All this makes me think of the Dodge Charger R/T 440 Magnum, maybe the muscle car of my time, meaning movie-time, meaning Bullitt: Steve McQueen is detective Frank Bullitt, in case you don’t remember. Bullitt in that dark green Ford GT Mustang 390 Fastback plays a tough cop in the car chase of all car chases. McQueen chases over the streets of San Francisco and the outlying highway the black Dodge Charger.
The Dodge Charger is D.’s dream car. I was in New York this past week, had lunch with my son Ben and learned he’d bought a Dodge Charger R/T 440 Magnum. It’s in Australia.

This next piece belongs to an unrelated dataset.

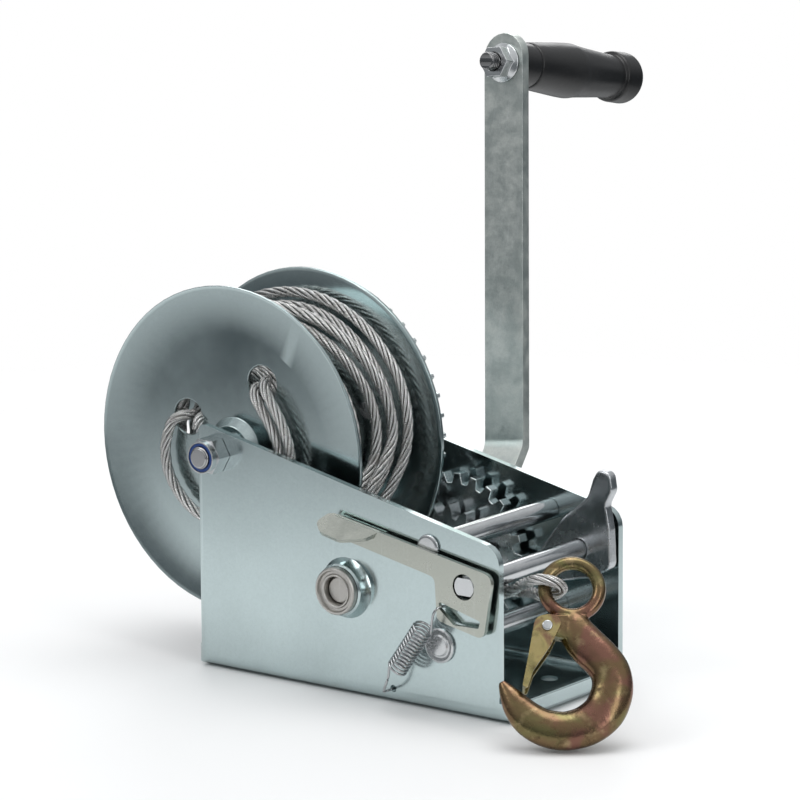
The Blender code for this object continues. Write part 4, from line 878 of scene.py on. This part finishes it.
class WINCH_OT_gears(bpy.types.Operator):
    """Drum gear, pinion and ratchet wheel"""

    bl_idname = "winch.gears"
    bl_label = "Gears"

    def execute(self, context):
        finished("drum_gear", "gear_plate_painted_light", 0.3 * MM, segments=1)
        finished("drive_pinion", "bright_steel", 0.3 * MM)
        finished("ratchet_wheel", "gear_plate_painted_light", 0.4 * MM)
        return {"FINISHED"}


class WINCH_OT_shafts(bpy.types.Operator):
    """Rods, shafts, bolts, nuts, spacers, bushes and rivets"""

    bl_idname = "winch.shafts"
    bl_label = "Shafts and fasteners"

    def execute(self, context):
        for node in ("upper_tie_rod", "lower_tie_rod", "drum_spacer_near", "drum_spacer_far", "drum_tube", "drum_hub",
                     "drum_nut", "shaft_collar_near", "shaft_collar_far", "pawl_shaft"):
            finished(node, "bright_steel", 0.3 * MM)
        for i in range(4):
            finished(f"gear_rivet_{i + 1}", "bright_steel", 0.25 * MM)
        finished("drum_bolt", "bolt_thread", 0.3 * MM)
        finished("nut_insert_ring", "blue_nylon", 0.2 * MM)
        for node in ("bush_near", "bush_far", "drive_shaft"):
            finished(node, "bush_metal", 0.3 * MM)
        return {"FINISHED"}


class WINCH_OT_crank(bpy.types.Operator):
    """Crank arm with its washer and nut"""

    bl_idname = "winch.crank"
    bl_label = "Crank"

    def execute(self, context):
        finished("crank_arm", "crank_bar", 0.9 * MM, segments=3, angle=50)
        finished("crank_washer", "bright_steel", 0.3 * MM)
        finished("crank_nut", "bright_steel", 0.5 * MM)
        return {"FINISHED"}


class WINCH_OT_grip(bpy.types.Operator):
    """Moulded grip, its ferrule, bolt and nut"""

    bl_idname = "winch.grip"
    bl_label = "Grip"

    def execute(self, context):
        joint = next(j for j in frame["joints"] if j["name"] == "grip_spin")
        axis = Vector(joint["axis"]).normalized()
        start, end = GRIP_START, GRIP_START + GRIP_LENGTH
        # The outline is (distance, radius) in millimetres: swelling palm, shoulder, thin neck, round end collar
        outer = np.array([(0, 12.6), (1.5, 13.1), (7, 13.6), (14, 14.1), (28, 15.1), (36, 15.5), (38.6, 15.5),
                          (41, 15.2), (42.6, 14.9), (44, 14.75), (50, 14.3), (56, 13.9), (68, 13), (78, 12.5),
                          (79.6, 12.5), (80, 12.9), (80.2, 13.7), (81.5, 14.5), (86, 14.6), (91, 14.7), (92.8, 14.6),
                          (94.2, 14.1), (95, 13.6)])
        fine = curved(outer, 1.1)
        profile = [(5.4 * MM, start)] + [(r * MM, start + d * MM) for d, r in fine]
        profile += [(9.8 * MM, end), (9.5 * MM, end - 0.4 * MM), (9.5 * MM, end - 3.3 * MM),
                    (5.4 * MM, end - 3.3 * MM)]

        def flutes(distance, angle):
            """Shallow flutes along the neck: 0.16 mm deep, twelve round, fading at both ends."""
            along = np.clip((distance - start - 44 * MM) / (34 * MM), 0, 1)
            inside = (distance > start + 44 * MM) & (distance < start + 78 * MM)
            return -0.16 * MM * inside * np.sin(math.pi * along) ** 0.5 * (0.5 + 0.5 * np.cos(12 * angle))

        grip = turned_about("grip_moulding", profile, joint["pos_m"], axis, (1, 0, 0),
                            context.scene.winch_sizes.grip_sides, "grip_plastic", flutes)
        face_outwards(grip)
        carried(grip, "grip", "black_plastic", "grip")
        finished("grip_ferrule", "grip_plastic", 0.6 * MM)
        finished("grip_bolt", "grip_thread", 0.3 * MM)
        finished("grip_nut", "bright_steel", 0.4 * MM)
        return {"FINISHED"}


class WINCH_OT_pawl(bpy.types.Operator):
    """Cast pawl with its thumb lever"""

    bl_idname = "winch.pawl"
    bl_label = "Pawl"

    def execute(self, context):
        forged("pawl", "cast_steel", 0.45 * MM, 4)
        return {"FINISHED"}


class WINCH_OT_lever_spring(bpy.types.Operator):
    """Coiled spring from the plate to the lever"""

    bl_idname = "winch.lever_spring"
    bl_label = "Lever spring"

    def execute(self, context):
        sizes = context.scene.winch_sizes
        top, foot = np.array([67.2, -66.4, 58.7]) * MM, np.array([31.4, -66.4, 8.2]) * MM
        down = (foot - top) / np.linalg.norm(foot - top)
        side = np.array([0.0, 1.0, 0.0])
        cross = np.cross(down, side)
        radius = 5.8 * MM - sizes.spring_wire / 2
        coil_from, coil_to = 13.5 * MM, 44.5 * MM
        t = np.linspace(0, 1, int(sizes.spring_coils * 26))
        turn = 2 * math.pi * sizes.spring_coils * t
        centre = top + down * (coil_from + (coil_to - coil_from) * t)[:, None]
        coil = centre + radius * (np.cos(turn)[:, None] * cross + np.sin(turn)[:, None] * side)
        upper = [top + side * 8.4 * MM + down * 0.6 * MM, top + side * 4 * MM - down * 0.4 * MM,
                 top + side * 0.6 * MM + down * 1.5 * MM, top + down * 6 * MM + cross * 1.5 * MM,
                 top + down * 11 * MM + cross * 4.2 * MM]
        last = np.cos(turn[-1]) * cross + np.sin(turn[-1]) * side
        lower = [foot - down * 14.6 * MM + last * 3.8 * MM, foot - down * 10 * MM + last * 1.4 * MM,
                 foot - down * 4 * MM, foot - down * 0.4 * MM + side * 2 * MM, foot + side * 6 * MM,
                 foot + side * 13.6 * MM]
        route = np.concatenate([curved(upper, 0.8 * MM), coil, curved(lower, 0.8 * MM)])
        route = spaced(route, 0.9 * MM)
        out = route - (top + ((route - top) @ down)[:, None] * down)
        lean = np.where(np.linalg.norm(out, axis=1)[:, None] > 1 * MM, out, cross)
        lean = lean + 1e-6 * cross + 1e-7 * down
        spring = wire_tube("lever_spring_coil", route, sizes.spring_wire / 2, lean, "spring_wire")
        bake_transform(spring)
        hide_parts("lever_spring")
        return {"FINISHED"}


class WINCH_OT_hook(bpy.types.Operator):
    """Forged hook, its latch and rivet, and the rope's sleeve"""

    bl_idname = "winch.hook"
    bl_label = "Hook"

    def execute(self, context):
        forged("hook", "yellow_zinc", 0.5 * MM, 6, hook_shell())
        finished("hook_latch", "yellow_zinc_sheet", 0.25 * MM)
        finished("latch_rivet", "bright_steel", 0.25 * MM)
        finished("rope_ferrule", "pressed_sleeve", 0.3 * MM)
        return {"FINISHED"}


OPERATORS = (
    WINCH_OT_stage, WINCH_OT_hook, WINCH_OT_free_rope, WINCH_OT_wound_rope, WINCH_OT_rope_end, WINCH_OT_sheet_metal,
    WINCH_OT_gears, WINCH_OT_shafts, WINCH_OT_crank, WINCH_OT_grip, WINCH_OT_pawl, WINCH_OT_lever_spring,
)


class WINCH_PT_sidebar(bpy.types.Panel):
    """Every piece of the winch, and its sizes and colours"""

    bl_idname = "WINCH_PT_sidebar"
    bl_label = "Boat Trailer Winch"
    bl_space_type = "VIEW_3D"
    bl_region_type = "UI"
    bl_category = "Winch"

    def draw(self, context):
        layout = self.layout
        for group in (context.scene.winch_sizes, context.scene.winch_colours):
            column = layout.column(align=True)
            for name in group.__annotations__:
                column.prop(group, name)
        column = layout.column(align=True)
        for operator in OPERATORS:
            column.operator(operator.bl_idname)


CLASSES = (WinchSizes, WinchColours, *OPERATORS, WINCH_PT_sidebar)


def register():
    for made in CLASSES:
        bpy.utils.register_class(made)
    bpy.types.Scene.winch_sizes = PointerProperty(type=WinchSizes)
    bpy.types.Scene.winch_colours = PointerProperty(type=WinchColours)


def unregister():
    del bpy.types.Scene.winch_colours
    del bpy.types.Scene.winch_sizes
    for made in reversed(CLASSES):
        bpy.utils.unregister_class(made)


def main():
    register()
    make_materials(bpy.context.scene.winch_colours)
    for operator in OPERATORS:
        group, name = operator.bl_idname.split(".")
        getattr(getattr(bpy.ops, group), name)()
    bpy.context.view_layer.update()


if __name__ == "__main__":
    main()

My son does not approve of the door I have opened to D. He thinks of D. as a Pit Bull. He thinks of my metaphorical storm door as inappropriately opened and my separation agreement as the assurance that I will be safe. After the Pit Bull attacked—many of these dogs in Oz so my son knows them well—“Anyone could outrun you,” Ben said. “That dog can outrun anyone.” Ben suggested first that I move (with twenty-two days left on my lease?) and then that I park the car as near the storm door as I could.

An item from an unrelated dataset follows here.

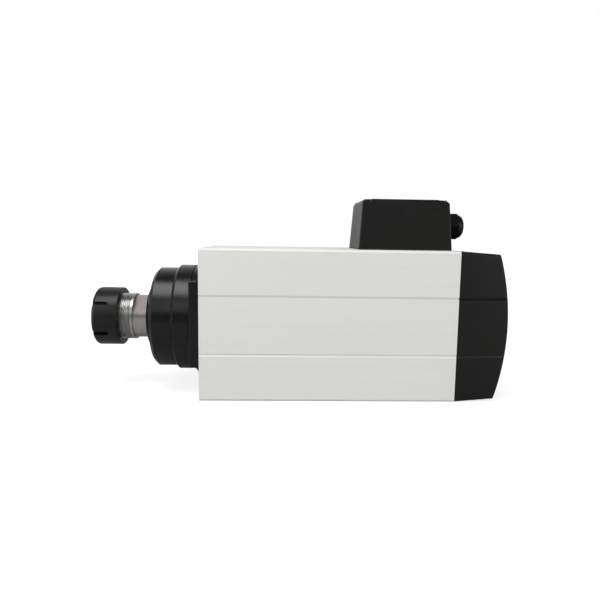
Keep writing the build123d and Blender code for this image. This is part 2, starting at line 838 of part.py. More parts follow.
# Collet nut: slotted round nut with the closing cone and the extractor groove
cone_gap = running / math.cos(math.radians(head_angle))
nut_mouth = collet_face_radius - collet_recess * head_slope + cone_gap
extractor_front = groove_front + (collet_groove_width - extractor_width) / 2
extractor_back = extractor_front + extractor_width
slot_bed = nut_radius - nut_slot_depth
with BuildPart() as collet_nut:
    ring(nut_front, nut_back, nut_radius, 0)
    fillet(rim(collet_nut, 0), nut_front_round)
    chamfer(rim(collet_nut, -1), nut_rear_chamfer)
    turn([
        (nut_front, 0),
        (nut_front, nut_mouth),
        (groove_front, nut_mouth + (groove_front - nut_front) * head_slope),
        (extractor_front - running, nut_mouth + (groove_front - nut_front) * head_slope),
        (extractor_front - running, extractor_radius + running),
        (extractor_back + running, extractor_radius + running),
        (extractor_back + running, collet_radius + loose),
        (shaft_front - loose, collet_radius + loose),
        (shaft_front - loose, thread_radius + running),
        (nut_back, thread_radius + running),
        (nut_back, 0),
    ], Mode.SUBTRACT)
    chamfer(rim(collet_nut, -1, False), nut_thread_chamfer)
    for index in range(nut_slot_count):
        turned = nut_slot_turn + index * 360 / nut_slot_count
        outward = (0, math.cos(math.radians(turned)), math.sin(math.radians(turned)))
        with BuildSketch(Plane(origin=(0, 0, 0), x_dir=(1, 0, 0), z_dir=outward).offset(slot_bed)) as slot:
            with Locations((nut_front, 0)):
                SlotOverall(2 * nut_slot_length, nut_slot_width)
        extrude(slot.sketch, amount=2 * nut_slot_depth, mode=Mode.SUBTRACT)
save(collet_nut, "collet_nut")

# Extractor ring: sits in the nut and pulls the collet out when the nut is undone
with BuildPart() as extractor_ring:
    ring(extractor_front, extractor_back, extractor_radius, collet_groove_radius + loose)
save(extractor_ring, "extractor_ring")


def box_form(inset):
    # The terminal box's drafted block, drawn in by an inset for the hollow.
    base = half_height + gasket_thickness
    with BuildPart() as form:
        with BuildSketch(Plane.XY.offset(base)):
            with Locations((box_centre, 0)):
                Rectangle(box_length - 2 * inset, box_width - 2 * inset)
        extrude(amount=box_height - inset, taper=box_draft)
        chamfer(form.faces().sort_by(Axis.Z)[-1].edges(), box_chamfer)
        fillet(form.edges().filter_by(lambda edge: abs(edge.tangent_at(0.5).Z) > 0.95), box_edge_round)
    return form.part


# Terminal box cover, with four screw posts and the gland hole
gland_z = half_height + gland_height
gland_face = box_back - (gland_height - gasket_thickness) * math.tan(math.radians(box_draft))
with BuildPart() as terminal_cover:
    add(box_form(0))
    add(box_form(box_wall), mode=Mode.SUBTRACT)
    with BuildSketch(Plane.XY.offset(half_height + gasket_thickness)):
        with Locations(*box_points):
            Circle(box_post_radius)
    extrude(amount=box_height - box_wall / 2)
    with Locations(Plane.XY.offset(box_top)):
        with Locations(*box_points):
            CounterBoreHole(m4[0] + loose, m4[1] + loose, m4[2] + head_recess, box_height)
    with BuildSketch(across(gland_face - 2 * box_wall)):
        with Locations((0, gland_z)):
            Circle(gland_thread_radius + loose)
    extrude(amount=3 * box_wall, mode=Mode.SUBTRACT)
    with BuildSketch(across(gland_face)):
        with Locations((0, gland_z)):
            Circle(gland_flats / 2 + box_land_rim)
    extrude(amount=box_land_depth, mode=Mode.SUBTRACT)
save(terminal_cover, "terminal_cover")

with BuildPart() as terminal_gasket:
    with BuildSketch(Plane.XY.offset(half_height)):
        with Locations((box_centre, 0)):
            Rectangle(box_length - 2 * loose, box_width - 2 * loose)
            Rectangle(box_length - 2 * gasket_width, box_width - 2 * gasket_width, mode=Mode.SUBTRACT)
        with Locations(*box_points):
            Circle(box_post_radius)
            Circle(m4[0] + loose, mode=Mode.SUBTRACT)
    extrude(amount=gasket_thickness)
save(terminal_gasket, "terminal_gasket")


def upright_screw(points, head_top, sizes, length):
    # Socket head screws along Z, driven from above.
    thread, head, height = sizes
    with BuildSketch(Plane.XY.offset(head_top)) as heads:
        with Locations(*points):
            Circle(head)
    extrude(heads.sketch, amount=-height)
    with BuildSketch(Plane.XY.offset(head_top - height)) as shanks:
        with Locations(*points):
            Circle(thread)
    extrude(shanks.sketch, amount=height - length)
    with BuildSketch(Plane.XY.offset(head_top)) as sockets:
        with Locations(*points):
            RegularPolygon(thread * socket_share, 6)
    extrude(sockets.sketch, amount=-height * socket_depth_share, mode=Mode.SUBTRACT)


with BuildPart() as terminal_cover_screws:
    box_head = box_top - head_recess
    upright_screw(box_points, box_head, m4, box_head - half_height + screw_bite / 2 - loose)
save(terminal_cover_screws, "terminal_cover_screws")

with BuildPart() as earth_screw:
    upright_screw([earth_point], half_height + m4[2], m4, m4[2] + screw_bite / 2 - loose)
save(earth_screw, "earth_screw")

# Terminal block with its studs
stud_points = [
    (terminal_x + row * terminal_row_gap / 2, column * terminal_pitch)
    for row in (-1, 1) for column in (-1, 0, 1)
]
with BuildPart() as terminal_block:
    with BuildSketch(Plane.XY.offset(half_height)):
        with Locations((terminal_x, 0)):
            RectangleRounded(terminal_length, terminal_width, block_corner_radius)
    extrude(amount=terminal_height)
    with BuildSketch(Plane.XY.offset(half_height + terminal_height)):
        with Locations(*[(terminal_x, side * terminal_pitch / 2) for side in (-1, 1)]):
            Rectangle(terminal_length, barrier_thickness)
    extrude(amount=barrier_height)
    with BuildSketch(Plane.XY.offset(half_height + terminal_height)):
        with Locations(*stud_points):
            Circle(m4[0] + seat)
    extrude(amount=-terminal_height / 2, mode=Mode.SUBTRACT)
save(terminal_block, "terminal_block")

with BuildPart() as terminal_studs:
    stud_base = half_height + terminal_height / 2
    with BuildSketch(Plane.XY.offset(stud_base)):
        with Locations(*stud_points):
            Circle(m4[0])
    extrude(amount=stud_height + terminal_height / 2)
    with BuildSketch(Plane.XY.offset(half_height + terminal_height)):
        with Locations(*stud_points):
            RegularPolygon(stud_nut_flats / 2, 6, major_radius=False)
    extrude(amount=stud_nut_height)
save(terminal_studs, "terminal_studs")

# Motor leads: from the rear end turn, up through the body, to the rear row of studs
lead_level = half_height + terminal_height + stud_nut_height + lead_radius + loose
lead_end = terminal_x + terminal_row_gap / 2 + m4[0] + lead_end_gap
with BuildPart() as motor_leads:
    for column in (-1, 0, 1):
        with BuildLine() as route:
            FilletPolyline(
                (lead_x, column * lead_hole_radius / 2, slot_centre + stator_slot_depth / 2 + lead_start_gap),
                (lead_x, column * lead_hole_radius / 2, lead_level),
                (lead_end, column * terminal_pitch, lead_level),
                radius=lead_bend,
            )
        with BuildSketch(Plane(origin=route.line @ 0, z_dir=route.line % 0)) as section:
            Circle(lead_radius)
        sweep(section.sketch, path=route.line)
save(motor_leads, "motor_leads")

# Cable gland: body through the box wall, clamping nut, seal, washer and locknut
gland_flange_back = gland_face + gland_washer + gland_flange
gland_end = gland_flange_back + gland_nut_length
gland_inside = gland_face - box_wall - gland_inside_length


def gland_ring(front, back, outer, inner, mode=Mode.ADD):
    # A round ring on the gland's own axis.
    with BuildSketch(across(front)) as section:
        with Locations((0, gland_z)):
            Circle(outer)
            Circle(inner, mode=Mode.SUBTRACT)
    extrude(section.sketch, amount=back - front, mode=mode)


def gland_hexagon(front, back, inner):
    # A hexagon on the gland's own axis, with corners to the sides.
    with BuildSketch(across(front)) as section:
        with Locations((0, gland_z)):
            RegularPolygon(gland_flats / 2, 6, major_radius=False)
            Circle(inner, mode=Mode.SUBTRACT)
    extrude(section.sketch, amount=back - front)


with BuildPart() as gland_body:
    gland_ring(gland_inside, gland_flange_back + gland_engagement, gland_thread_radius, gland_seal_radius)
    gland_hexagon(gland_face + gland_washer, gland_flange_back, gland_seal_radius)
save(gland_body, "gland_body")

with BuildPart() as gland_gasket:
    gland_ring(gland_face, gland_face + gland_washer, gland_flats / 2, gland_thread_radius + seat)
save(gland_gasket, "gland_gasket")

with BuildPart() as gland_locknut:
    locknut_back = gland_face - box_wall - gland_flats * 0.6 * math.tan(math.radians(box_draft))
    gland_hexagon(locknut_back - gland_locknut_length, locknut_back, gland_thread_radius + seat)
save(gland_locknut, "gland_locknut")

with BuildPart() as gland_nut:
    gland_hexagon(gland_flange_back, gland_end - gland_dome_length, gland_thread_radius + running)
    with BuildSketch(Plane.XZ):
        with BuildLine():
            Polyline(
                (gland_end - gland_dome_length, gland_z + gland_thread_radius + running),
                (gland_end - gland_dome_length, gland_z + gland_flats / 2 - gland_dome_shoulder),
            )
            EllipticalCenterArc(
                (gland_end - gland_dome_length, gland_z + gland_bore + gland_dome_land),
                gland_dome_length, gland_flats / 2 - gland_dome_shoulder - gland_bore - gland_dome_land,
                arc_size=quarter_turn,
            )
            Polyline(
                (gland_end, gland_z + gland_bore + gland_dome_land),
                (gland_end, gland_z + gland_bore),
                (gland_end - gland_lip, gland_z + gland_bore),
                (gland_end - gland_lip - gland_lip_cone, gland_z + gland_thread_radius + running),
                (gland_end - gland_dome_length, gland_z + gland_thread_radius + running),
            )
        make_face()
    revolve(axis=Axis((0, 0, gland_z), (1, 0, 0)))
save(gland_nut, "gland_nut")

with BuildPart() as gland_seal:
    gland_ring(gland_flange_back + gland_washer, gland_end - gland_lip - gland_lip_cone,
               gland_seal_radius - seat, gland_bore)
save(gland_seal, "gland_seal")
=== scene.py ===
import json
import math
import bmesh
import bpy
from mathutils import Matrix, Vector


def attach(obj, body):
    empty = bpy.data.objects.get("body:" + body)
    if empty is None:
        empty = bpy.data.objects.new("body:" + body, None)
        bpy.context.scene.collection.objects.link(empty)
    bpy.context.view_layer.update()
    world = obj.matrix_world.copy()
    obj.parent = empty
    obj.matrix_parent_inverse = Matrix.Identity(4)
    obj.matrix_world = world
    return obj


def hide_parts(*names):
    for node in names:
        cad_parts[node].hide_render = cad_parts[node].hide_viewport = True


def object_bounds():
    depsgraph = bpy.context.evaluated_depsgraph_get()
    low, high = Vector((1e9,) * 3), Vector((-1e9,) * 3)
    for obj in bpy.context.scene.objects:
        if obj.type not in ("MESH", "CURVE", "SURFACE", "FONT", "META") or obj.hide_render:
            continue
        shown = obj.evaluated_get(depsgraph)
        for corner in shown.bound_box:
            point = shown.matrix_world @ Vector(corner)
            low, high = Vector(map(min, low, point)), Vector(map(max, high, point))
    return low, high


# Looks of the motor spindle. Lengths are in metres, in the same frame as the CAD:
# X runs from the nose to the tail, Z up to the terminal box, the camera stands on the -Y side.

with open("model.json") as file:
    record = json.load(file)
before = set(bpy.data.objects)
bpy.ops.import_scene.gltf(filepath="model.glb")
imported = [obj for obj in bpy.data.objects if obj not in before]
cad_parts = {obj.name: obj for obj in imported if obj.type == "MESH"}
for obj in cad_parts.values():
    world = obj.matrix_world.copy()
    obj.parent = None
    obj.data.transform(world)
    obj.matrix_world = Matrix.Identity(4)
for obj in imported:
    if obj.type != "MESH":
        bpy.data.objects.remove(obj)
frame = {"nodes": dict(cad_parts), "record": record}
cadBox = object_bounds()
print("frame loaded")


def addNode(tree, kind, inputs=None, **settings):
    node = tree.nodes.new(kind)
    for key, value in settings.items():
        setattr(node, key, value)
    for key, value in (inputs or {}).items():
        setSocket(tree, node.inputs[key], value)
    return node


def setSocket(tree, socket, value):
    if isinstance(value, bpy.types.NodeSocket):
        tree.links.new(value, socket)
    elif socket.type == "RGBA":
        socket.default_value = (*value[:3], 1.0)
    else:
        socket.default_value = value


def doMath(tree, operation, first, second=0.0):
    return addNode(tree, "ShaderNodeMath", {0: first, 1: second}, operation=operation).outputs[0]


def doVector(tree, operation, first, second):
    return addNode(tree, "ShaderNodeVectorMath", {0: first, 1: second}, operation=operation).outputs


def scaled(tree, value, share):
    return doMath(tree, "MULTIPLY", value, share)


def spread(tree, value, low, high, outLow=0.0, outHigh=1.0):
    # Remaps low..high to outLow..outHigh with soft ends.
    node = addNode(tree, "ShaderNodeMapRange", interpolation_type="SMOOTHSTEP",
                   inputs={"Value": value, "From Min": low, "From Max": high, "To Min": outLow, "To Max": outHigh})
    return node.outputs["Result"]


def blendColour(tree, mask, first, second):
    return addNode(tree, "ShaderNodeMix", {0: mask, 6: first, 7: second}, data_type="RGBA").outputs[2]


def mixFloat(tree, mask, first, second):
    return addNode(tree, "ShaderNodeMix", {0: mask, 2: first, 3: second}, data_type="FLOAT").outputs[0]


def newGroup(name, inputs, outputs):
    group = bpy.data.node_groups.new(name, "ShaderNodeTree")
    for label, kind in inputs:
        group.interface.new_socket(name=label, in_out="INPUT", socket_type=kind)
    for label in outputs:
        group.interface.new_socket(name=label, in_out="OUTPUT", socket_type="NodeSocketFloat")
    return group, group.nodes.new("NodeGroupInput").outputs, group.nodes.new("NodeGroupOutput").inputs


def placeGroup(tree, group, **inputs):
    node = tree.nodes.new("ShaderNodeGroup")
    node.node_tree = group
    for key, value in inputs.items():
        setSocket(tree, node.inputs[key], value)
    return node.outputs


# Effects that several finishes share

floatSocket = "NodeSocketFloat"
vectorSocket = "NodeSocketVector"

grainLook = {"detail": 4.0, "roughness": 0.62, "speckleScale": 0.31, "speckleDetail": 2.0,
             "speckleRange": (0.56, 0.72)}
streakLook = {"detail": 5.0, "roughness": 0.7, "wide": (0.35, 0.09, 0.09), "softDetail": 2.0,
              "softRange": (0.3, 0.7)}
turnedLook = {"detail": 3.0, "roughness": 0.7}
edgeLook = {"samples": 4, "turnRange": (0.03, 0.3), "patchScale": 520.0, "patchDetail": 3.0,
            "patchRange": (0.35, 0.65)}
handlingLook = {"scale": 24.0, "detail": 5.0, "roughness": 0.6, "distortion": 0.4, "patchRange": (0.3, 0.7),
                "upwardRange": (0.2, 1.0), "dustRange": (0.4, 0.75)}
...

I have parked my metaphorical car as near the storm door as I can. Perhaps D. is playing dead. Perhaps once the chase had begun—as indeed it has—he will pursue the way McQueen relentlessly pursues the truth in Bullitt because ultimately McQueen’s chase is not for the Charger but for the real story: He makes sure that the dead Ross, whom he’s been protecting, is thought to be alive: in a sense playing dead when he in fact is dead? so that Frank can get to the story in spite of Senator Chalmers, so that he can pursue the other story.
What do I know?
Nothing is what it seems. The Spy Museum in DC puts this line on signs in the Metro.
In a slim little book entitled The Middle Passage the Jungian analyst James Hollis advises: “What is not conscious from our past will infiltrate our present and determine our future. The degree to which we felt nurtured directly affects our ability to nurture others. The degree to which we feel empowered directly affects our ability to lead our own lives. The degree to which we can risk relationship ….” depends.
D., when I met him, seduced me with a 1980 Fiat Spider 2000, otherwise known between us as “The Little Jewel.” While I stood in the cold, waiting for the bus that would take me to the Metro that would take me to the job where I had met D., he would sometimes drive by and swoop me up: me in my overstuffed quilted red coat, my three bags—briefcase, purse and gym bag—and give me a ride to the Metro. He went out of his way to do this, knew when I would be standing there, knew how cold it was with two kids in elementary school and barely enough child support and salary to support them.
And so I married him: the first ending of my story.
Perhaps the Grimm Brothers’ second story’s ending of “The Wedding of Mrs. Fox” might as easily be the ending of the first story: and there was much rejoicing and dancing; and if they have not left off still, they are still dancing.
Behind Chrysler is Fiat: Detroit rethinks.
Mary rethinks: Perhaps the Plymouth is a Fiat.